THE TASK
Give back only the lines in the records below from the one with "Write part 3" to the one with "return row * count + column % count", both inclusive, word for word.

Dataset excerpt:
..............................

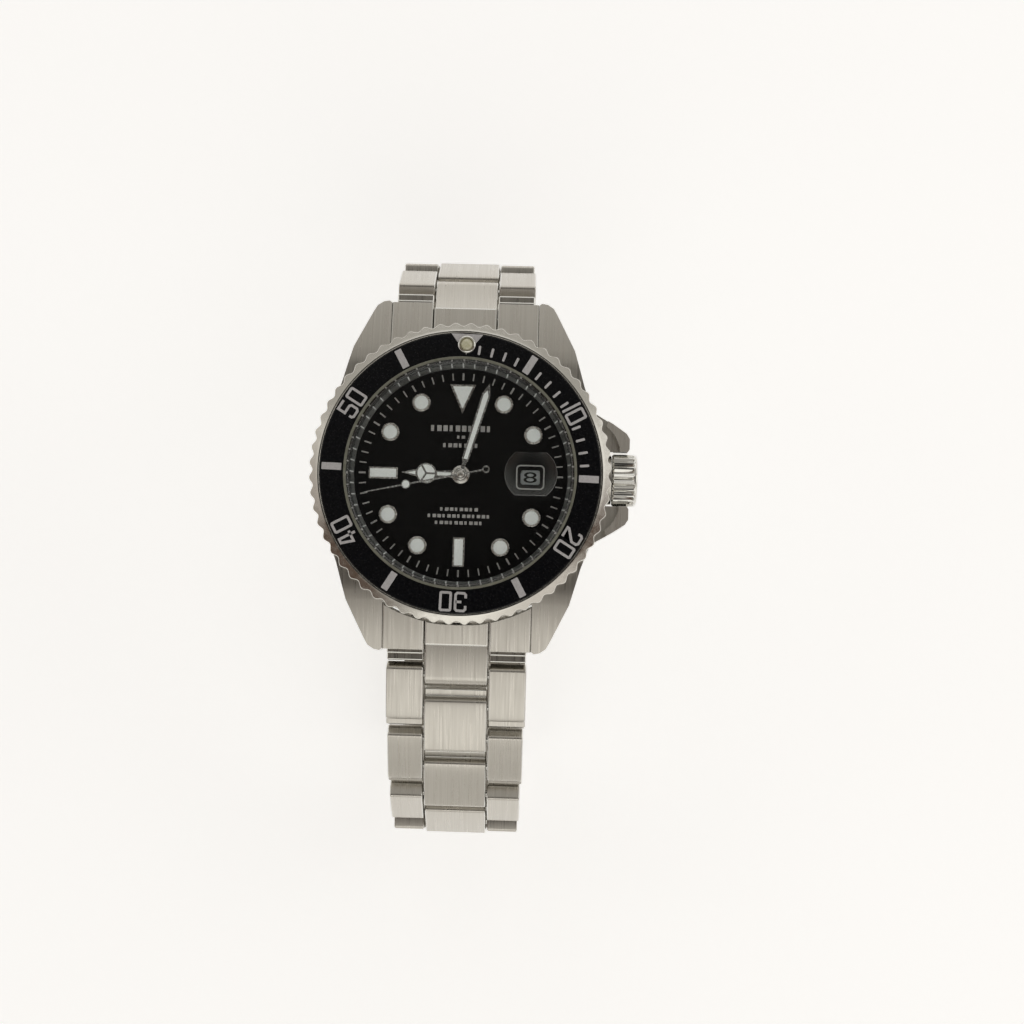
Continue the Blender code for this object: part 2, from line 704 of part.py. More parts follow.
def make_first_link(build, side, name, path):
    y, z, fall = path[0]
    half = LINK_THICK / 2
    shape = arc(half, 90, 270, 8) + arc(half, -90, 90, 8, (FIRST_LINK, 0))
    holes = [circle(BAR_R + RUN, 16), circle(PIN_R + RUN, 12, (FIRST_LINK, 0))]
    mesh = across(name, shape, -CENTRE_W / 2, CENTRE_W / 2, holes)
    build.part(name, mesh, STEEL, (0, y, head(z)), turned_about(side, fall))


def make_row(build, side, name, path, k):
    """An outer link each side of a centre link, which is half a pitch further on and pinned to them."""
    y, z, fall = path[k]
    at = (0, y, head(z))
    turn = turned_about(side, fall)
    width = BRACELET_W - (BRACELET_W - CLASP_END_W) * k / ROWS
    inner = CENTRE_W / 2 + CLEAR / 2
    link = link_outline(PITCH)
    outer = across(name, link, inner, width / 2)
    row = build.part(name, outer, STEEL, at, turn)
    row.modifiers.new("other_side", "MIRROR").use_mirror_merge = False
    pin_end = width / 2 - 0.6
    fixed_pin = rod_mesh("fixed_pin", PIN_R, -pin_end, pin_end, 12)
    pins = joined(
        "pins",
        rod_mesh("pivot_pin", PIN_R, -pin_end, pin_end, 12),
        moved(fixed_pin, Matrix.Translation((0, PITCH / 2 * MM, 0))),
    )
    build.add(row, pins, at, turn)
    centre = [(PITCH - a, b) for a, b in link]
    bore = BAR_R if side > 0 and k == ROWS else PIN_R
    holes = [circle(bore + RUN, 12, (PITCH, 0))]
    build.add(row, across("centre", centre, -CENTRE_W / 2, CENTRE_W / 2, holes), at, turn)


def make_end_link(build, side, name):
    """The block between two lugs, hollow under its middle for the bracelet's first link."""
    half_w = LUG_GAP / 2 - 0.1
    block = box_mesh(name, (-half_w, 15.0, CASE_BOTTOM + 0.3), (half_w, LUG_TIP_Y - 0.2, CASE_TOP + 1))
    turn = (0, 0, 0 if side > 0 else math.pi)
    part = build.part(name, block, STEEL, (0, 0, head(0)), turn)
    lip_low = -1.0
    lip = box_mesh("lip", (-half_w + 0.4, LUG_BAR_Y, lip_low), (half_w - 0.4, LUG_BAR_Y + 3.2, 0.3))
    build.add(part, lip, (0, 0, head(0)), turn)
    body = flat_mesh("body", circle(BODY_R + 0.2, 48), 30, (), -15)
    build.cut(part, body, (0, 0, head(0)))
    lug_slopes(build, part)
    room = CENTRE_W / 2 + 0.15
    pocket = LINK_THICK / 2 + CLEAR
    hollow = box_mesh("hollow", (-room, LUG_BAR_Y - pocket, -10), (room, LUG_TIP_Y + 5, pocket))
    build.cut(part, hollow, (0, 0, head(0)), turn)
    build.cut(part, rod_mesh("bar_bore", BAR_R + RUN, -15, 15), (0, side * LUG_BAR_Y, head(0)))


def spring_bar(build, name, length, tip, at):
    bar = build.part(name, rod_mesh(name, BAR_R, -length / 2, length / 2), POLISHED, at)
    build.add(bar, rod_mesh("tips", BAR_TIP_R, -length / 2 - tip, length / 2 + tip), at)


def make_bracelet(build):
    for side, clock, path in ((1, "12", PATH_12), (-1, "6", PATH_6)):
        make_end_link(build, side, "end_link_" + clock)
        spring_bar(build, "lug_bar_" + clock, LUG_GAP - 0.4, BAR_TIP, (0, side * LUG_BAR_Y, head(0)))
        make_first_link(build, side, "first_link_" + clock, path)
        for k in range(1, ROWS + 1):
            make_row(build, side, f"row_{clock}_{k}", path, k)


# ---- clasp: its own frame starts at its spring bar, Y towards 6 o'clock and Z outwards

HINGE_AT = (CLASP_SPAN - 3.5, 1.5)
FOLD_AT = (6.6, 0.35)
KNUCKLE_R = 1.0
CLASP_TURN = (-math.pi, 0, 0)


def in_clasp(y=0.0, z=0.0):
    """World place of a point of the clasp's own frame."""
    return (0, CLASP_BAR[0] - y, head(CLASP_BAR[1]) - z)


def make_clasp(build):
    half = COVER_W / 2
    inside = half - COVER_SHEET
    floor = COVER_ROOM + COVER_SHEET
    end = CLASP_SPAN - 1.2
    cover = build.part(
        "clasp_cover",
        box_mesh("clasp_cover", (-half, 2.0, COVER_ROOM), (half, end, floor)),
        STEEL,
        in_clasp(),
        CLASP_TURN,
    )
    side = [(-2.2, -COVER_WALL_UP), (end - 2, -COVER_WALL_UP), (end, 0)]
    side += [(end, floor), (-1.0, floor), (-2.2, 1.4)]
    walls = joined("walls", across("w", side, inside, half), across("w", side, -half, -inside))
    build.add(cover, walls, in_clasp(), CLASP_TURN)
    build.cut(cover, rod_mesh("bar_holes", BAR_TIP_R + RUN, -half - 1, half + 1), in_clasp())
    build.cut(cover, rod_mesh("hinge_holes", PIN_R + RUN, -half - 1, half + 1), in_clasp(*HINGE_AT))
    button_y = CLASP_SPAN / 2
    button_holes = rod_mesh("button_holes", BUTTON_R + RUN, -half - 1, half + 1, 20)
    build.cut(cover, button_holes, in_clasp(button_y, 0.4))
    spring_bar(build, "clasp_spring_bar", 2 * inside - 0.2, 0.7, in_clasp())
    pin = rod_mesh("clasp_hinge_pin", PIN_R, -half + 0.1, half - 0.1, 12)
    build.part("clasp_hinge_pin", pin, POLISHED, in_clasp(*HINGE_AT))
    for sign, name in ((1, "clasp_button_right"), (-1, "clasp_button_left")):
        ends = sorted((sign * (inside - 1.0), sign * (half + 0.7)))
        build.part(name, rod_mesh(name, BUTTON_R, *ends, 20), POLISHED, in_clasp(button_y, 0.4))

    # the outer blade is hinged to the cover and carries the fold's pin
    blade = BLADE_W / 2
    run = HINGE_AT[0] - FOLD_AT[0]
    plate_low = FOLD_AT[1] + 0.15 - HINGE_AT[1]
    plate_high = plate_low + BLADE_SHEET
    plate_start = -run + KNUCKLE_R + 0.5
    plate = box_mesh("clasp_outer_blade", (-blade, plate_start, plate_low), (blade, -0.6, plate_high))
    outer = build.part("clasp_outer_blade", plate, STEEL, in_clasp(*HINGE_AT), CLASP_TURN)
    strip = box_mesh("strip", (-2.3, -run, plate_low), (2.3, -run + 3, plate_high))
    build.add(outer, rod_mesh("hinge_knuckle", KNUCKLE_R, -blade, blade), in_clasp(*HINGE_AT))
    build.add(outer, strip, in_clasp(*HINGE_AT), CLASP_TURN)
    build.add(outer, rod_mesh("fold_knuckle", KNUCKLE_R, -2.3, 2.3), in_clasp(*FOLD_AT))
    build.cut(outer, rod_mesh("hinge_bore", PIN_R + RUN, -blade - 1, blade + 1, 12), in_clasp(*HINGE_AT))
    build.cut(outer, rod_mesh("fold_bore", PIN_R + RUN, -3, 3, 12), in_clasp(*FOLD_AT))
    fold_pin = rod_mesh("clasp_fold_pin", PIN_R, -blade + 0.1, blade - 0.1, 12)
    build.part("clasp_fold_pin", fold_pin, POLISHED, in_clasp(*FOLD_AT))

    # the inner blade folds back over it and ends just short of the 6 o'clock strand
    tip = CLASP_SPAN - FOLD_AT[0] - LINK_THICK / 2 - 1.1
    high = 0.15 - CLEAR
    low = high - BLADE_SHEET
    inner = build.part(
        "clasp_inner_blade",
        box_mesh("clasp_inner_blade", (-blade, KNUCKLE_R + 0.4, low), (blade, tip, high)),
        STEEL,
        in_clasp(*FOLD_AT),
        CLASP_TURN,
    )
    ears = joined("ears", rod_mesh("e", KNUCKLE_R, 2.6, blade), rod_mesh("e", KNUCKLE_R, -blade, -2.6))
    arms = joined(
        "arms",
        box_mesh("a", (2.6, -0.2, low), (blade, KNUCKLE_R + 1, high)),
        box_mesh("a", (-blade, -0.2, low), (-2.6, KNUCKLE_R + 1, high)),
    )
    build.add(inner, ears, in_clasp(*FOLD_AT))
    build.add(inner, arms, in_clasp(*FOLD_AT), CLASP_TURN)
    build.cut(inner, rod_mesh("fold_bore", PIN_R + RUN, -blade - 1, blade + 1, 12), in_clasp(*FOLD_AT))


def main():
    clear_scene()
    build = Builder()
    make_case(build)
    make_crystal(build)
    make_bezel(build)
    make_crown(build)
    make_dial(build)
    make_movement(build)
    make_wheels(build)
    make_bracelet(build)
    make_clasp(build)


main()
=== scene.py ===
import json
import math

import bmesh
import bpy
from mathutils import Matrix, Vector


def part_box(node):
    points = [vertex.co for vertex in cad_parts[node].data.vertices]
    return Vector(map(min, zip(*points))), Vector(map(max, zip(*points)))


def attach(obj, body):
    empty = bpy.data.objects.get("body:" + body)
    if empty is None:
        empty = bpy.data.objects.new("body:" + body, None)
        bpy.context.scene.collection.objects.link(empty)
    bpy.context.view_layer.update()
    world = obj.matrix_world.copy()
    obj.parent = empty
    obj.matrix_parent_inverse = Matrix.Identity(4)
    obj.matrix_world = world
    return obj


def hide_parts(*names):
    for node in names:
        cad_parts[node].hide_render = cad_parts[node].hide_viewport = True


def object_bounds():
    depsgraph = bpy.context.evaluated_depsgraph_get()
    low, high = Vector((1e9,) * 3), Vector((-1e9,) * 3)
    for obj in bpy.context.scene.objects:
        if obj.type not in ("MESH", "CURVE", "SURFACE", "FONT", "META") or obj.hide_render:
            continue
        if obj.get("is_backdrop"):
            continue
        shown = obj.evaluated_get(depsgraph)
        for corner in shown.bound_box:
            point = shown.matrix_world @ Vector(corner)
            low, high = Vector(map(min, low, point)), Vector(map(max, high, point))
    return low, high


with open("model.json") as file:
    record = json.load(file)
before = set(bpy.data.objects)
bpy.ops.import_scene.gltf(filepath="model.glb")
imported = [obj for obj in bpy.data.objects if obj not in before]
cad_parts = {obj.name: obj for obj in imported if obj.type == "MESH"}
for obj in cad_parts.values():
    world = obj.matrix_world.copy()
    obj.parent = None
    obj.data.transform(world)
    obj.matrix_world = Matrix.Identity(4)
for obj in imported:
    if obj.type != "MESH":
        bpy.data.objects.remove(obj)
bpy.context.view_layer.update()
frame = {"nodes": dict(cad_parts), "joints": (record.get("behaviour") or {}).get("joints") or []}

# ---- The sitting. The watch stands on its closed clasp on a pale table, under a soft
# light tent that is darker straight above, where the camera looks in, and brighter on
# the 6 o'clock side. Sizes are in millimetres until a piece is finished.
MM = 0.001
scene = bpy.context.scene
scene.view_settings.view_transform = "Standard"
joints = {joint["name"]: joint for joint in frame["joints"]}
bar_height = joints["lug_12"]["pos_m"][2]

camera = bpy.data.objects.new("camera", bpy.data.cameras.new("camera"))
scene.collection.objects.link(camera)
scene.camera = camera
lean = Vector((-4.83, -1.84, -1.54))
facing = Matrix.Rotation(math.radians(lean.length), 3, lean).transposed()
camera.location = Vector((0, 0, bar_height + 6 * MM)) + facing @ Vector((0, 0, 270 * MM))
camera.rotation_euler = facing.to_euler()
camera.data.lens = 71.6
camera.data.shift_x = 0.0505
camera.data.shift_y = -0.0374
camera.data.clip_start = 0.01


def soft_light(name, at, aim, size, power, colour):
    lamp = bpy.data.lights.new(name, "AREA")
    lamp.shape = "RECTANGLE"
    lamp.size, lamp.size_y = size
    lamp.energy = power
    lamp.color = colour
    holder = bpy.data.objects.new(name, lamp)
    holder.location = at
    holder.rotation_euler = (Vector(aim) - Vector(at)).to_track_quat("-Z", "Y").to_euler()
    holder.visible_camera = False
    scene.collection.objects.link(holder)


middle = (0, 0, 0.03)
soft_light("front_panel", (0.12, -0.34, 0.42), middle, (0.5, 0.3), 0.34, (1.0, 0.99, 0.95))
soft_light("left_panel", (-0.5, 0.05, 0.3), middle, (0.3, 0.5), 0.2, (1.0, 0.98, 0.94))
soft_light("right_panel", (0.5, 0.1, 0.28), middle, (0.3, 0.5), 0.3, (1.0, 0.99, 0.97))
soft_light("back_panel", (0.0, 0.5, 0.25), middle, (0.6, 0.25), 0.25, (0.97, 0.98, 1.0))

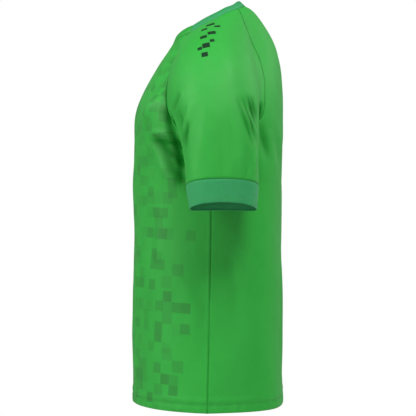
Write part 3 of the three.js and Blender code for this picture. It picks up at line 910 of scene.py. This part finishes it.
def cloth_mesh(name, grid, hollow, closed, thickness):
    """A wall of cloth: the grid outside, the same grid moved in by the thickness, and the rims."""
    shape = Piece(name, grid, closed)
    inner = grid - shape.facings() * thickness
    height, count = grid.shape[:2]
    columns = count if closed else count - 1
    i, j = np.meshgrid(np.arange(height - 1), np.arange(columns), indexing="ij")
    i, j = i.ravel(), j.ravel()
    inside = height * count

    def at(row, column):
        return row * count + column % count

    a, b, c, d = at(i, j), at(i, j + 1), at(i + 1, j + 1), at(i + 1, j)
    outer = np.stack((a, b, c, d), axis=1)
    faces = [outer, inside + outer[:, [0, 3, 2, 1]]]
    across = np.arange(columns)
    for row, (first, second) in ((0, (1, 0)), (height - 1, (0, 1))):
        p, q = at(row, across + first), at(row, across + second)
        faces.append(np.stack((p, q, inside + q, inside + p), axis=1))
    if not closed:
        up = np.arange(height - 1)
        for column, (first, second) in ((0, (0, 1)), (count - 1, (1, 0))):
            p, q = at(up + first, column), at(up + second, column)
            faces.append(np.stack((p, q, inside + q, inside + p), axis=1))
    faces = np.concatenate(faces)
    mesh = mesh_of(name, np.stack((grid, inner)), faces)
    lay_uv(mesh, shape, i, j, faces, count, inside)
    # The painted shade goes on each point, for the materials to darken the colour with
    shade = mesh.attributes.new("hollow", "FLOAT", "POINT")
    shade.data.foreach_set("value", np.tile(hollow.ravel(), 2))
    mesh.shade_smooth()
    return mesh


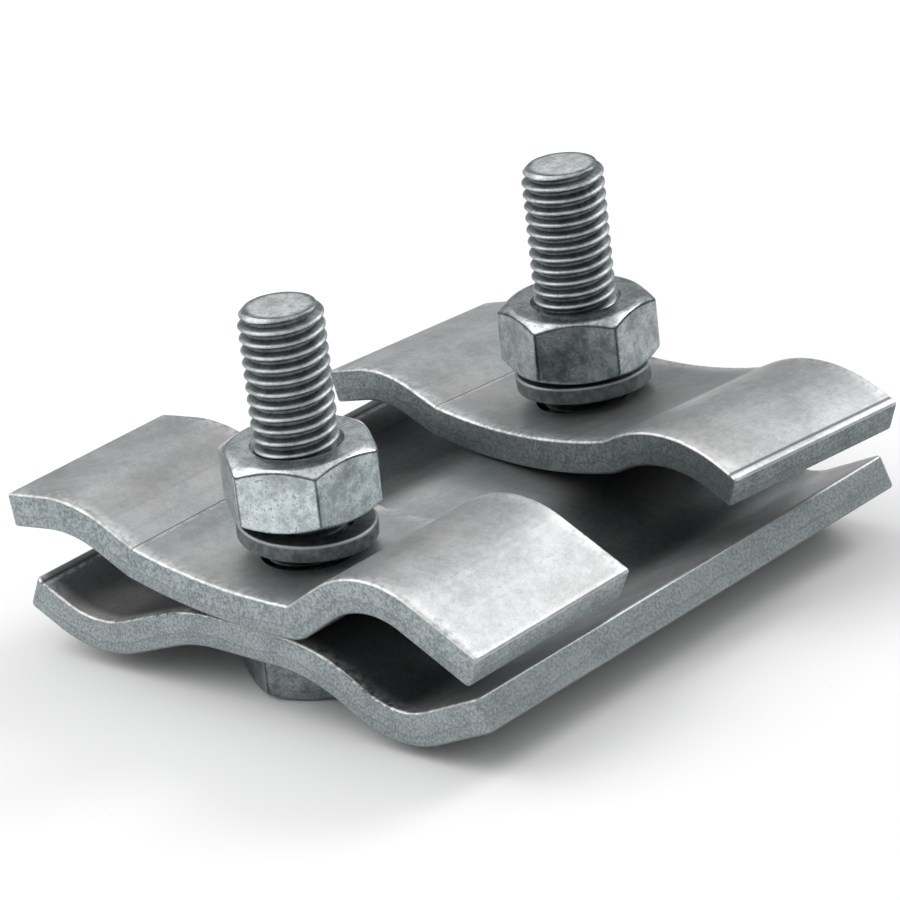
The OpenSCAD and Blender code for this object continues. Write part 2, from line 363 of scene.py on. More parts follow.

..............................

TASK RESULT
Write part 3 of the three.js and Blender code for this picture. It picks up at line 910 of scene.py. This part finishes it.
def cloth_mesh(name, grid, hollow, closed, thickness):
    """A wall of cloth: the grid outside, the same grid moved in by the thickness, and the rims."""
    shape = Piece(name, grid, closed)
    inner = grid - shape.facings() * thickness
    height, count = grid.shape[:2]
    columns = count if closed else count - 1
    i, j = np.meshgrid(np.arange(height - 1), np.arange(columns), indexing="ij")
    i, j = i.ravel(), j.ravel()
    inside = height * count

    def at(row, column):
        return row * count + column % count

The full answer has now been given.